Nietzsche was right when he said Christians had a tendency to turn away from this life in contempt, to dream of other-worldly delights rather than resolve worldly problems. We humans have a lamentable tendency to spend more time theorizing the reasons behind human suffering, than working to alleviate human suffering, and in imagining a heaven above, than creating a heaven in our homes and communities.
What we call the virtues are precisely those attributes of character that best suit us to live harmoniously, even joyfully, in society. Kindness only exists when there is someone to whom we show kindness. Patience is only manifest when another calls it forth. So it is with mercy, generosity, and self-control. What we may have thought was our private pathway to salvation, was intended all along as a collaborative enterprise, though we often miss the point.

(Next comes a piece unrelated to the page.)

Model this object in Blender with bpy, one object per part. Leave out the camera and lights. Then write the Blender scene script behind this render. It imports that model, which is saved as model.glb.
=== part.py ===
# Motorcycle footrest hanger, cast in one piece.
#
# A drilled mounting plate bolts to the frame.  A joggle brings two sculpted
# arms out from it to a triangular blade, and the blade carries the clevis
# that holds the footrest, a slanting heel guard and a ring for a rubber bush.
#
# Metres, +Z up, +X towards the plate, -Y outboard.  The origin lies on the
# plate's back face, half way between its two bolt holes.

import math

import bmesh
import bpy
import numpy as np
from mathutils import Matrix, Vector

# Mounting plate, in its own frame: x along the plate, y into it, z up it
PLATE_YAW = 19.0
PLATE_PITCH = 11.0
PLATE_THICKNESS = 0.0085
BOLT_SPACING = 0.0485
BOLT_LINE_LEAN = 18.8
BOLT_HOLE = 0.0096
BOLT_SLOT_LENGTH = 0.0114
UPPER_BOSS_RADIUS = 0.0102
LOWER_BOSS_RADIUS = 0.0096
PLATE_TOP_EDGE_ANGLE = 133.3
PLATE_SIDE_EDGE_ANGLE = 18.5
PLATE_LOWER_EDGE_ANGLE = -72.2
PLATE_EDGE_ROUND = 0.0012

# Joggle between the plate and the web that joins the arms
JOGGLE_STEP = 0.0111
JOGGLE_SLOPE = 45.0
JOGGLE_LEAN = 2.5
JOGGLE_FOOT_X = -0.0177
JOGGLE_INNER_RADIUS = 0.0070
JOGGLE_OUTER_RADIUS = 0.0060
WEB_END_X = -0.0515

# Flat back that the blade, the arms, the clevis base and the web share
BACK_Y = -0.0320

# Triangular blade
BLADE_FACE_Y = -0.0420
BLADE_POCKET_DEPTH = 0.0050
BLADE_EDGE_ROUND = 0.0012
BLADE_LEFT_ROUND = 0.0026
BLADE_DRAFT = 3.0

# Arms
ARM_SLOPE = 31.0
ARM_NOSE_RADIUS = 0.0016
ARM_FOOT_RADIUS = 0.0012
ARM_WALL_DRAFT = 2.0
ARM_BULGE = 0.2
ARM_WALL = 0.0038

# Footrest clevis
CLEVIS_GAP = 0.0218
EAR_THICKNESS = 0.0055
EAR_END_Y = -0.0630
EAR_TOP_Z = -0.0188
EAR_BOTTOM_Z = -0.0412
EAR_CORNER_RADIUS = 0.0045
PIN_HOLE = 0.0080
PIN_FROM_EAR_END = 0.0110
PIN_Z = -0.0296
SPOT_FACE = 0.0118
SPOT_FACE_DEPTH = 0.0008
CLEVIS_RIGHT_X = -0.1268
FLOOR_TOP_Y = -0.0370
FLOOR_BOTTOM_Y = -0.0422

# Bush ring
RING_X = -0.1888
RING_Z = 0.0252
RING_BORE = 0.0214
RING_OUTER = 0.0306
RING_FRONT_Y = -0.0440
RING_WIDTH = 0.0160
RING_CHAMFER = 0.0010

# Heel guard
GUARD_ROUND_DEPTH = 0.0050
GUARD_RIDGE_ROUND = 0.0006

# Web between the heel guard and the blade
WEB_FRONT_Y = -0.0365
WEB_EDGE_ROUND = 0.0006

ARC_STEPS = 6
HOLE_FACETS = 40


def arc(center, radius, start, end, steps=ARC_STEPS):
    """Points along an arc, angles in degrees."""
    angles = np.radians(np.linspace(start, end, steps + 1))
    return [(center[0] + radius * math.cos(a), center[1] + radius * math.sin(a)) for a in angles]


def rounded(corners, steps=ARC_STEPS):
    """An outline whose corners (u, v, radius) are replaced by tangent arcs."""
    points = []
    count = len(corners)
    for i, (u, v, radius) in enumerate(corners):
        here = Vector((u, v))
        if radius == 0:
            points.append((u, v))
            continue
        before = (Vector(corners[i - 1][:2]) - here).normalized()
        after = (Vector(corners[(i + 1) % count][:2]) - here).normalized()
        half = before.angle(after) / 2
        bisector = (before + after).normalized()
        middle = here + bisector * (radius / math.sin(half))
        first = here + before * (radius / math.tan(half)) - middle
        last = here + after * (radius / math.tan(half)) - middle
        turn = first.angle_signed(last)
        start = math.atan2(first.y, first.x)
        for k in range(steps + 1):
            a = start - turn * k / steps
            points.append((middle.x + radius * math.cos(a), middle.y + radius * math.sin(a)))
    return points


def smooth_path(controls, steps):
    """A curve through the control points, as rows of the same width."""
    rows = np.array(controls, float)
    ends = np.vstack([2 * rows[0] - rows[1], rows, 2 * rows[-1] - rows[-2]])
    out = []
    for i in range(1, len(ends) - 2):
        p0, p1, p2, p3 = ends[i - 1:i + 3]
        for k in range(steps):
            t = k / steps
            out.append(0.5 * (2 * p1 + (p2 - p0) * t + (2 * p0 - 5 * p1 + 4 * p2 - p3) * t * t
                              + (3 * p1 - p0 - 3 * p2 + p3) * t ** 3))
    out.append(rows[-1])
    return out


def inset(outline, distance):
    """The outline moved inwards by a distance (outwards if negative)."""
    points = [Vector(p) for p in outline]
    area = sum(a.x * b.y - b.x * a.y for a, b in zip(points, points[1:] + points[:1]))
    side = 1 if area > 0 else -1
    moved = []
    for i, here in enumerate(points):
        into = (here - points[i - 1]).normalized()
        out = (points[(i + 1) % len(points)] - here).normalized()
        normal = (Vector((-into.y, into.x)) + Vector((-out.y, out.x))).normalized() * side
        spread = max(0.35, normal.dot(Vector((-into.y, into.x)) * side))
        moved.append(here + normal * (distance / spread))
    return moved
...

The confusion is understandable, since our current generation’s preference for “spirituality” over “religion” is often a sleight of hand that confuses true discipleship with self-absorption.
Holiness is found in how we treat others, not in how we contemplate the cosmos. As our experiences in marriages, families, and friendship teach us, it takes relationships to provide the friction that wears down our rough edges and sanctifies us. And then, and only then, those relationships become the environment in which those perfected virtues are best enjoyed. We need those virtues not just here, but eternally because 'the same sociality that exists here, will exist there, only it will be coupled with celestial glory, which glory we do not now enjoy.' (D&C 130:2)
Christ is the model to which we aspire. C. S. Lewis wrote, 'The Church exists for nothing else but to draw men into Christ, to make them little Christs. If they are not doing that, all the cathedrals, clergy, missions, sermons, even the Bible itself, are simply a waste of time. God became Man for no other purpose. It is even doubtful . . . whether the whole universe was created for any other purpose.'
What we are most certain of is that our natural affections . . . are the cement of all virtuous and heavenly society. Ultimately, we understand God’s nature, and human salvation, to be the simple amplification of that which is most elemental, and most worthwhile, about our life here on earth. The divine nature of man, and the divine nature of God, are shown to be the same—they are rooted in the will to love, at the price of pain, but in the certainty of joy.
Heaven holds out the promise of a belonging that is destined to extend and surpass any that we have ever known in this wounded world.
We believe in a heaven—and heavenly inhabitants—that are dynamic, not static, in their existence. Nothing in the ever-evolving cosmos God has fashioned, nothing in the relentless self-perfecting processes of species and individuals, nothing in the insatiable longings of the human heart, suggests otherwise. Even so, preachers and poets alike have been much more effective at portraying the torments of the damned than the (bliss) of the blessed."